In most years, the Chiefs would comfortably sit at No. 1. But thanks to some great moves in Tampa Bay, that's not the case.
1. Tampa Bay Buccaneers
In the modern NFL, the salary cap and free agency aim to force a competitive balance.
But the Buccaneers laughed in the face of such a notion. Tom Brady returns after his seventh Super Bowl and 4,633 passing yards with 40 touchdowns to 12 interceptions. Ronald Jones II and Leonard Fournette form for an elite backfield behind a likewise elite line that features left tackle Donovan Smith, center Ryan Jensen and right tackle Tristan Wirfs.
Tired of the word "elite" yet? Try the surrounding cast. Rob Gronkowski also returns after catching seven touchdown passes last year. So do Chris Godwin (840 yards and seven scores over 12 games) and Mike Evans (1,006 yards, 13 scores). The Buccaneers are so stacked that Antonio Brown is the fourth option.
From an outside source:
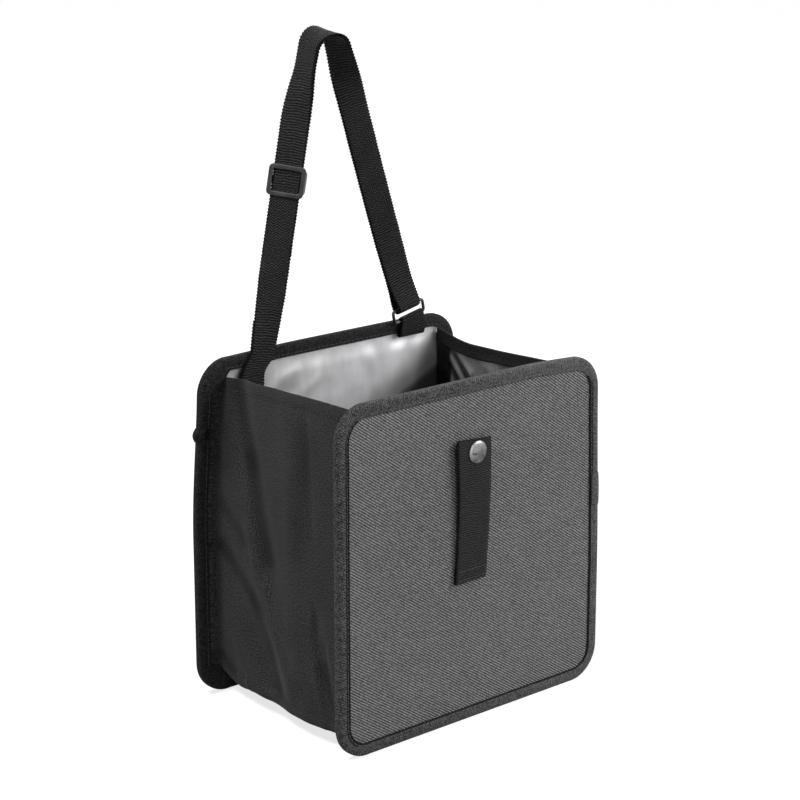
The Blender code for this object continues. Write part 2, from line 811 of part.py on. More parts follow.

And don't forget the defense. A unit that generated 48 sacks and 15 interceptions in the regular season last year before countering Patrick Mahomes and the Chiefs in the Super Bowl returns pass-rushers Shaquil Barrett (eight sacks) and Devin White (nine sacks) and elite linebacker Lavonte David. The line boasts Vita Vea and Ndamukong Suh, safety Antoine Winfield Jr. is a breakout candidate, and first-round linebacker Joe Tryon-Shoyinka could be a difference-maker.
With Brady taking the head-to-head with Mahomes recently and the fact that this is simply a more robust roster than the one in Kansas City, Tampa Bay squeaks into the top spot. The Buccaneers are so talented one could think their roster is only obtainable in Madden. Yet Brady and Co. have raised the bar, and the rest of the league is tasked with keeping up.